*OBJECTIVE:* Quote only the lines from the top of the listing below down to and including the line with "soft_step(foot, foot_step, weft)))".

*Scripts that build objects:*
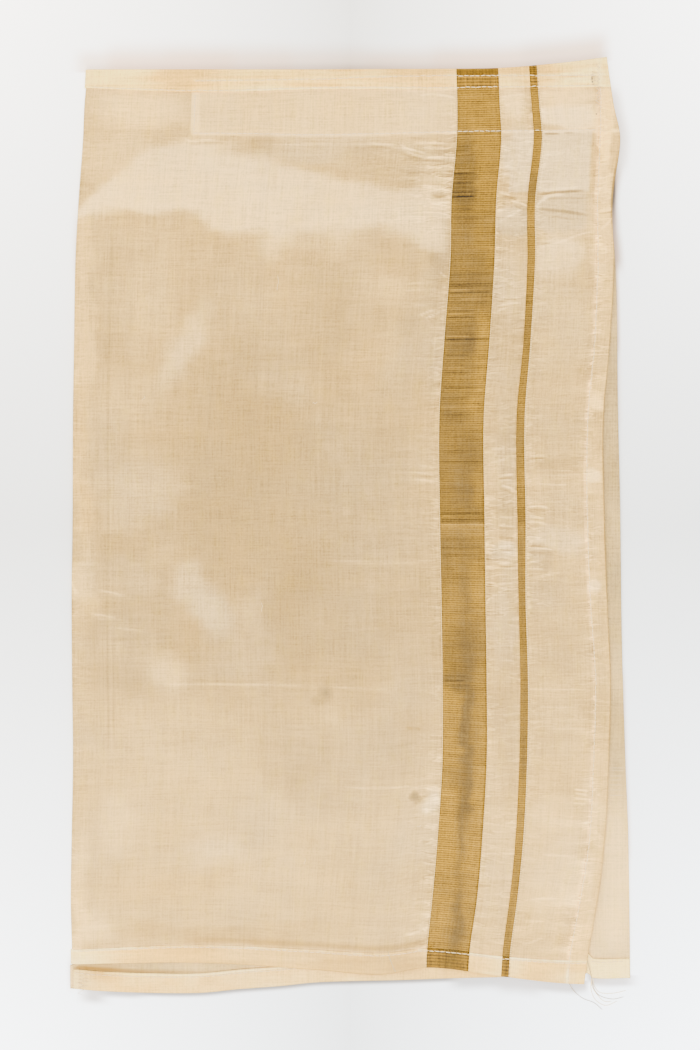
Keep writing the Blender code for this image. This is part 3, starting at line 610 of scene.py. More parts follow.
def patchy(seed, pitch_x, pitch_y, x, y):
    """Uneven soft patches from -1 to 1."""
    knots = np.random.default_rng(seed).uniform(-1, 1, (PATCH_KNOTS, PATCH_KNOTS))
    column, row = x / pitch_x + PATCH_KNOTS // 2, y / pitch_y + PATCH_KNOTS // 2
    left = np.floor(column).astype(int) % (PATCH_KNOTS - 1)
    low = np.floor(row).astype(int) % (PATCH_KNOTS - 1)
    part_x, part_y = eased(column - np.floor(column)), eased(row - np.floor(row))
    lower = knots[left, low] * (1 - part_x) + knots[left + 1, low] * part_x
    upper = knots[left, low + 1] * (1 - part_x) + knots[left + 1, low + 1] * part_x
    return lower * (1 - part_y) + upper * part_y


# ---------------------------------------------------------------- form of the leaf

def leaf_place(warp, weft):
    """Plan positions where warp and weft lines cross."""
    x, y = np.zeros_like(warp), np.zeros_like(warp)
    for _ in range(4):
        y = numbered_line(WEFT_LINES, weft, x)
        x = numbered_line(WARP_LINES, np.maximum(warp, FOLD), y)
    return x, y


def raised_patch(warp, weft, sides, ends):
    """1 over a piece that lies under the leaf, falling to 0 past its edges."""
    left_step, left, right, right_step = sides
    top_step, top, foot, foot_step = ends
    return (soft_step(left_step, left, warp) * (1 - soft_step(right, right_step, warp))
            * soft_step(top_step, top, weft) * (1 - soft_step(foot, foot_step, weft)))


def turned(x, y, centre_x, centre_y, turn):
    """Distances from a centre along and across a direction turned by some degrees."""
    turn = math.radians(turn)
    along = (x - centre_x) * math.cos(turn) + (y - centre_y) * math.sin(turn)
    across = (y - centre_y) * math.cos(turn) - (x - centre_x) * math.sin(turn)
    return along, across


def mounds(rows, x, y):
    """Sum of soft mounds, each turned about its own centre."""
    total = np.zeros_like(x)
    for centre_x, centre_y, half_width, half_length, turn, height in rows:
        along, across = turned(x, y, centre_x, centre_y, turn)
        total += height * hump(along, half_width) * hump(across, half_length)
    return total


PATCH_EDGE = 0.78       # how much of a patch's size its softest edge takes up


def painted(rows, x, y):
    """Tone and warmth where soft-edged patches lie over each other, the first one lowest."""
    tone, warmth = np.zeros_like(x), np.zeros_like(x)
    for centre_x, centre_y, half_width, half_length, turn, softness, level, warm in rows:
        along, across = turned(x, y, centre_x, centre_y, turn)
        reach = np.hypot(along / half_width, across / half_length)
        edge = softness * PATCH_EDGE
        cover = 1 - soft_step(1 - edge, 1 + edge, reach)
        tone += (level - tone) * cover
        warmth += (warm - warmth) * cover
    return tone, warmth


def leaf_lift(warp, weft, x, y):
    """How far the leaf stands off the layers under it."""
    crease_y = numbered_line(WEFT_LINES, np.full_like(x, CREASE), x)
    strip = raised_patch(warp, weft, (STRIP_LEFT - STRIP_FALL, STRIP_LEFT, SIDE_STITCH, SIDE_EDGE),
                         (WAIST_EDGE, STRIP_TOP, STRIP_FOOT, BELOW_STRIP))
    label = raised_patch(warp, weft, (LABEL_LEFT_STEP, LABEL_LEFT, LABEL_RIGHT, SIDE_STITCH),
                         (WAIST_STITCH, STRIP_FOOT, LABEL_FOOT, LABEL_FOOT_STEP))
    return (mounds(LIFT_ROWS, x, y) + CREASE_HEIGHT * hump(y - crease_y, CREASE_HALF_WIDTH)
            + (WALL + SEAM_GAP) * np.maximum(strip, label))


def crinkled(x, y):
    """How much the cloth is drawn into fine crosswise wrinkles beside the bands and seams."""
    total = np.zeros_like(x)
    for line, side, from_y, to_y, amount, reach in CRINKLE_ROWS:
        edge = warp_line(line, y)
        away = (x - edge) * side
        zone = stretch(from_y, to_y, 6, 10, y)
        uneven = 0.9 + 0.35 * patchy(40 + line, 60.0, 16.0, x, y)
        total += amount * zone * uneven * np.exp(-np.maximum(away, 0) / reach) * (away >= -0.6)
    return np.clip(total, 0, 1.6)


def puckers(x, y):
    """Short uneven crosswise ridges beside the bands and the side stitching."""
    total = np.zeros_like(x)
    for number, (line, side, from_y, to_y, height, reach, pitch) in enumerate(PUCKER_ROWS):
        edge = warp_line(line, y)
        away = (x - edge) * side
        slant = 0.05 * ripple(number, 60.0, y)
        along = y + slant * away
        waves = ripple(100 + number, pitch, along)
        ridges = 1.7 * np.maximum(waves, 0) ** 2 - 0.6 * np.maximum(-waves, 0)
        reaches = reach * (0.55 + 0.45 * ripple(200 + number, pitch * 1.6, along))
        zone = stretch(from_y, to_y, 3, 8, y)
        inside = np.exp(-np.maximum(away, 0) / np.maximum(reaches, 0.5)) * (away >= -0.5)
        total += height * ridges * zone * inside
    return total


def fold_marks(x, y):
    """The single creases, each fading at both ends."""
    total = np.zeros_like(x)
    for x0, y0, x1, y1, bow, half_width, height in FOLD_MARK_ROWS:
        length = math.hypot(x1 - x0, y1 - y0)
        along = ((x - x0) * (x1 - x0) + (y - y0) * (y1 - y0)) / length
        across = ((y - y0) * (x1 - x0) - (x - x0) * (y1 - y0)) / length
        part = np.clip(along / length, 0, 1)
        ends = soft_step(0, 0.22, part) * (1 - soft_step(0.7, 1.0, part))
        total += height * ends * hump(across - bow * 4 * part * (1 - part), half_width * 0.8)
    return total


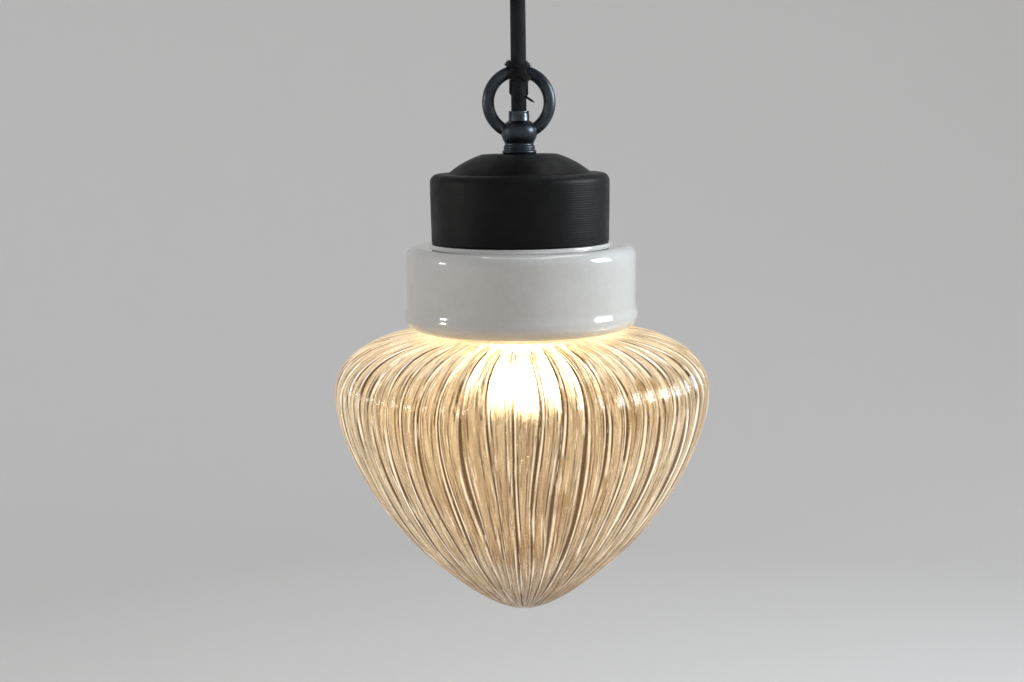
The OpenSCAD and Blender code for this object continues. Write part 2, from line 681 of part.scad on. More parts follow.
// A point of the crest line moved into the glass by depth
function into_glass(i, depth) =
    let(last = len(shade_line) - 1,
        along = shade_line[min(i + 1, last)] - shade_line[max(i - 1, 0)], t = along / norm(along))
    shade_line[i] + depth * [t[1], -t[0]];

// The grooves are shallow at the neck and at the tip
function groove(i) = let(r = shade_line[i][0])
    rib_depth * min(1, i < shade_steps ? max(0, (r - shade_neck_r - gasket_w) / 8) : r / 20);

// Blown shade: ribbed outside with four points to a rib, plain inside with one
module glass_shade() color("wheat", 0.4) {
    rings = len(shade_line) - 1;
    around = len(rib_form) * ribs;
    bores = concat([0, 1], [for (i = [3:inner_step:rings - 1]) i]);
    outer = [for (i = [0:rings - 1], j = [0:around - 1])
        let(p = into_glass(i, groove(i) * rib_form[j % len(rib_form)]), a = 360 * j / around)
            [p[0] * cos(a), p[0] * sin(a), p[1]]];
    inner = [for (i = bores, j = [0:ribs - 1])
        let(p = into_glass(i, glass_wall), a = 360 * j / ribs) [p[0] * cos(a), p[0] * sin(a), p[1]]];
    tip = len(outer);
    first = tip + 1;
    hollow = first + len(inner);
    points = concat(outer, [[0, 0, tip_z]], inner, [[0, 0, tip_z + glass_wall]]);
    outside = [for (i = [0:rings - 2], j = [0:around - 1])
        let(a = i * around + j, b = i * around + (j + 1) % around)
            each [[a, b, b + around], [a, b + around, a + around]]];
    outer_tip = [for (j = [0:around - 1]) let(a = (rings - 1) * around)
        [a + j, a + (j + 1) % around, tip]];
    inside = [for (i = [0:len(bores) - 2], j = [0:ribs - 1])
        let(a = first + i * ribs + j, b = first + i * ribs + (j + 1) % ribs)
            each [[a, b + ribs, b], [a, a + ribs, b + ribs]]];
    inner_tip = [for (j = [0:ribs - 1]) let(a = first + (len(bores) - 1) * ribs)
        [a + (j + 1) % ribs, a + j, hollow]];
    rim = [for (k = [0:ribs - 1])
        let(c = first + k, d = first + (k + 1) % ribs, o = len(rib_form) * k,
            p = (o + 4) % around)
            each [[c, o + 1, o], [c, o + 2, o + 1], [c, d, o + 2], [d, o + 3, o + 2], [d, p, o + 3]]];
    polyhedron(points, concat(outside, outer_tip, inside, inner_tip, rim), convexity = 6);
}

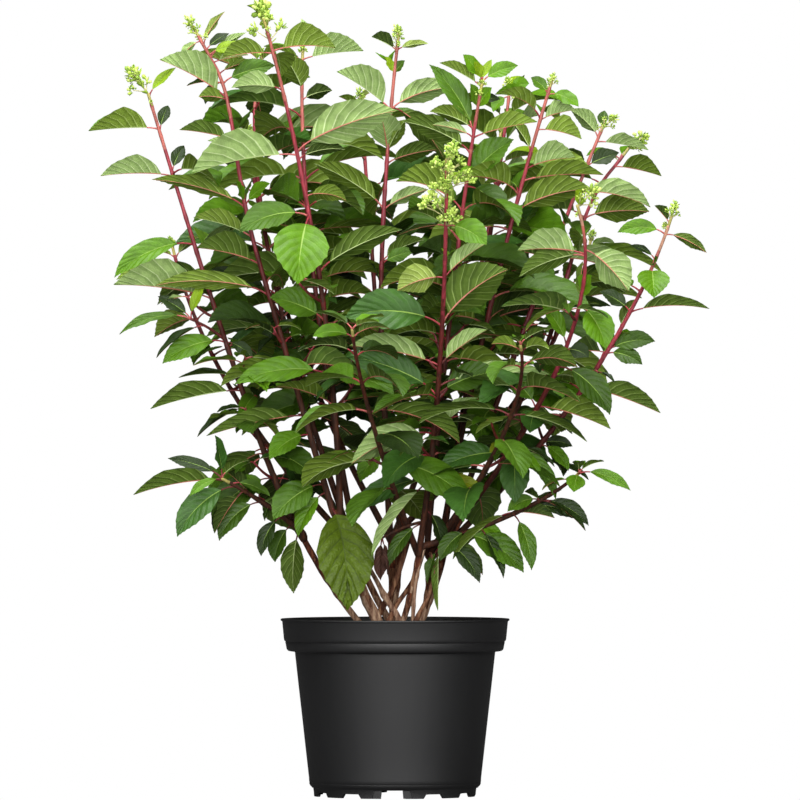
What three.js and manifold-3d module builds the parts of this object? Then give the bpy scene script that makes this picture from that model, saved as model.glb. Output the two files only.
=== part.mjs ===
// Panicle hydrangea shrub in its nursery container.
//
// A young multi-stemmed shrub stands in a round black container. Eight woody limbs rise from the
// compost, and each carries one or more long shoots. A shoot ends where it enters its own mass of
// foliage, which follows the shoot to its flower bud and swells in lobes at each pair of leaves.
//
// Millimetres, +Z up. The origin is on the ground under the container's axis. -Y is the front.

import * as THREE from "three";
import { mergeVertices } from "three/addons/utils/BufferGeometryUtils.js";
import Module from "manifold-3d";

const wasm = await Module();
wasm.setup();

// ---------------------------------------------------------------- driving dimensions

const GAP = 0.35; // clearance between neighbouring pieces

const POT = {
  height: 201,
  lipRadius: 130,
  lipHeight: 2.4,
  collarTopRadius: 128.2,
  collarStepZ: 175.2,
  collarBottomZ: 164,
  collarBottomRadius: 120.6,
  bodyTopRadius: 113.8,
  bodyBottomRadius: 97.4,
  bodyBottomZ: 20.4,
  footRadius: 93.9,
  footWall: 4,
  wall: 1.8,
  floorTop: 13,
  floorUnder: 10.6,
  sides: 30,
};
const NOTCH = { count: 12, firstDeg: -92, width: 25, taper: 4.5, shallow: 4.8, deep: 9.6, deepEvery: 3 };
const DRAIN = { count: 8, ring: 58, radius: 7 };
const COMPOST = { top: 181, edgeTop: 179 };

const LIMB_SIDES = 6;
const LIMB_STEPS = 4;
const SHOOT_SIDES = 5;
const SHOOT_STEPS = 3;
const FOLIAGE_SIDES = 8;

// Woody limbs: the foot on the compost, the fork where the shoots start, and the two radii.
const LIMBS = {
  left_outer: { foot: [-28, -4], fork: [-107, -15, 298], bow: [-10, -2], r0: 6.0, r1: 4.6 },
  left_front: { foot: [-14, -24], fork: [-66, -45, 322], bow: [-9, -3], r0: 7.4, r1: 6.4 },
  left_back: { foot: [3, 8], fork: [-51, 35, 290], bow: [-6, 4], r0: 6.4, r1: 5.2 },
  centre: { foot: [-6, 26], fork: [7, 40, 301], bow: [3, 3], r0: 6.2, r1: 5.4 },
  front: { foot: [3, -27], fork: [28, -48, 281], bow: [6, -4], r0: 5.8, r1: 5.0 },
  right_front: { foot: [25, -12], fork: [40, -22, 277], bow: [9, -2], r0: 5.6, r1: 5.2 },
  right_outer: { foot: [21, 10], fork: [58, 15, 288], bow: [8, 2], r0: 6.6, r1: 5.6 },
  back: { foot: [-2, 44], fork: [-4, 85, 295], bow: [0, 10], r0: 6.8, r1: 5.8 },
};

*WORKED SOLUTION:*
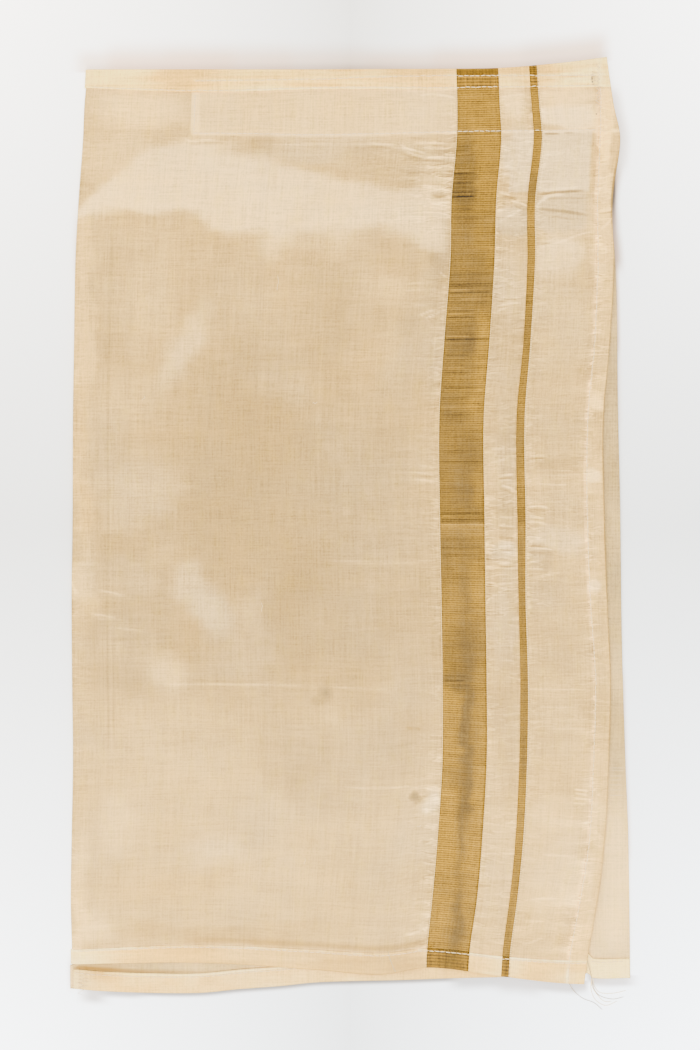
Keep writing the Blender code for this image. This is part 3, starting at line 610 of scene.py. More parts follow.
def patchy(seed, pitch_x, pitch_y, x, y):
    """Uneven soft patches from -1 to 1."""
    knots = np.random.default_rng(seed).uniform(-1, 1, (PATCH_KNOTS, PATCH_KNOTS))
    column, row = x / pitch_x + PATCH_KNOTS // 2, y / pitch_y + PATCH_KNOTS // 2
    left = np.floor(column).astype(int) % (PATCH_KNOTS - 1)
    low = np.floor(row).astype(int) % (PATCH_KNOTS - 1)
    part_x, part_y = eased(column - np.floor(column)), eased(row - np.floor(row))
    lower = knots[left, low] * (1 - part_x) + knots[left + 1, low] * part_x
    upper = knots[left, low + 1] * (1 - part_x) + knots[left + 1, low + 1] * part_x
    return lower * (1 - part_y) + upper * part_y


# ---------------------------------------------------------------- form of the leaf

def leaf_place(warp, weft):
    """Plan positions where warp and weft lines cross."""
    x, y = np.zeros_like(warp), np.zeros_like(warp)
    for _ in range(4):
        y = numbered_line(WEFT_LINES, weft, x)
        x = numbered_line(WARP_LINES, np.maximum(warp, FOLD), y)
    return x, y


def raised_patch(warp, weft, sides, ends):
    """1 over a piece that lies under the leaf, falling to 0 past its edges."""
    left_step, left, right, right_step = sides
    top_step, top, foot, foot_step = ends
    return (soft_step(left_step, left, warp) * (1 - soft_step(right, right_step, warp))
            * soft_step(top_step, top, weft) * (1 - soft_step(foot, foot_step, weft)))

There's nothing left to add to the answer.